The negatively-tilted trough can be clearly seen on the 500mb map from noon on February 19.

A negatively-tilted trough dug southeast across the North-Central United States, while the core of an intense jet streak rapidly rounded its base. Adding to the already dangerous situation, a bulge of extremely dry air from the west began to nose in on the layer of deep moisture over the Southeast. While winds at the surface blew stiffly from the south and southeast, winds at mid-levels howled from the southwest and upper-level winds blew west to west-northwest. Additionally, wind speeds increased substantially with height throughout the atmosphere. The resulting directional and speed shear, combined with the high instability of the warm, oppressive airmass below and the dry air from the west, created ideal conditions for supercells and tornadoes over a broad area.

By mid-morning, cauliflower-shaped thunderheads began to pop up just ahead of the cold front near the Mississippi River. In the east-central Mississippi town of Winston, the southerly winds intensified and began veering toward the west-northwest. Rain came in fits, accompanied shortly thereafter by quarter-sized hail. As the precipitation abated, sharply shifting winds and a dull roar announced the arrival of the day’s first tornado. The twister destroyed two homes and a cotton gin before lifting near Louisville. Just before noon the first killer tornado barreled through the town of Columbus. Several plantations were destroyed and one woman was killed. The tornado continued its 25-mile track across the state line into Pickens County, Alabama.

At 12:20pm CST, the first violent tornado of the day touched down near Oxmoor, Alabama. The tornado tracked just southeast of Birmingham before tearing through the southern and eastern sections of the industrial town of Leeds. At least thirteen lives were lost, including four members of the Pool family, as dozens of homes were scattered in the howling wind. Newspaper reports suggest the tornado may have had a multi-vortex structure, with eyewitnesses stating that “several black shafts darted in quick succession from the cloud toward the earth.” Survivors of the tornado recounted that much of the town was left unrecognizable. Well-constructed brick homes in the area were leveled and several foundations were damaged or swept away, indicating probable F5 damage. Bodies were found impaled by various objects, and cattle and horses were reportedly skinned and dismembered. Eleven fatalities were recorded in the Leeds area. Thirty one were reportedly “gravely injured,” though the lack of subsequent reports makes it unclear how many ultimately succumbed to their injuries.

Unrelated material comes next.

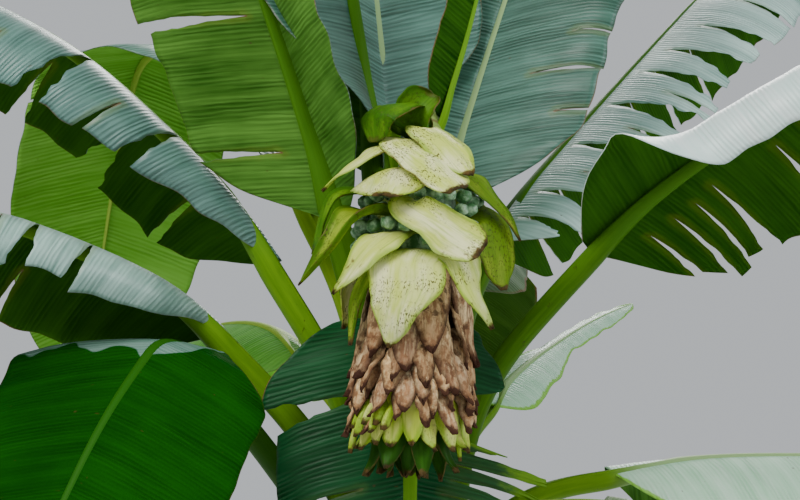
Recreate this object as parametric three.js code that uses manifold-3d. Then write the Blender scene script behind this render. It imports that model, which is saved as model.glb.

Damage from Leeds, Alabama

Drawing of an obliterated farmhouse near Leeds, Alabama. Artist unknown.

 

 By 1:00pm, the outbreak was nearing its peak as a broken line of supercells sprawled across much of the southeast. A small funnel descended into a field near Cartersville, Georgia. Racing to the northeast, the tornado rapidly intensified as it neared the community of Waleska. Three children were killed after they had been released from school early and taken shelter in their home. At the towns of Cagle and Tate in Pickens County, many homes were completely swept away. The majority of the affected homes belonged to prominent families and were large and well-built, indicating that this tornado, too, was perhaps of F5 intensity. The tornado and associated downbursts cut a swath nearly three miles wide through the forest, leveling homes as far apart as two miles. The bodies of several of the 22 total fatalities were reportedly carried more than half a mile. In total, the tornado and associated downbursts flattened at least 50 square miles of forest.

In East Alabama, what would prove to be perhaps the deadliest tornado of the outbreak descended from the skies just north of Jacksonville. The tornado tore through the Germania tanning yard before killing ten just north of Piedmont, then known as Cross Plains. As many as 20 lives were lost at Goshen, where a schoolmaster and six children were killed in a schoolhouse said to have been “blown to atoms.” All 19 of the remaining children were seriously injured. Large cotton bales were tossed at least half a mile, and many poorly-built homes vanished entirely. At Cave Spring, Georgia, four lives were lost and a number of well-constructed homes were scoured from the Earth. By the time the tornado had come to the end of its 35 mile path of destruction in western Georgia, it had taken more than 35 lives. Newspapers of the day made little effort to document the carnage in these rural communities, and the true death toll was likely much higher.

Shortly after 3:00pm, large hail — some three inches or more in diameter — began falling across central Georgia. The wind veered from south to northwest and the temperature began to drop. Moments later, a large multi-vortex tornado began shredding and snapping trees in Monroe County. Just northwest of Haddock, many large homes were swept away and at least eleven people were killed. Unconfirmed reports indicated at least an additional 12 fatalities. Among those killed were a mother and her four children, who had taken shelter inside their home as the storm approached. Witnesses north of Macon recounted that the tornado contained “multiple dark columns rotating about a common center.” Another 50 were injured along the 30-mile path.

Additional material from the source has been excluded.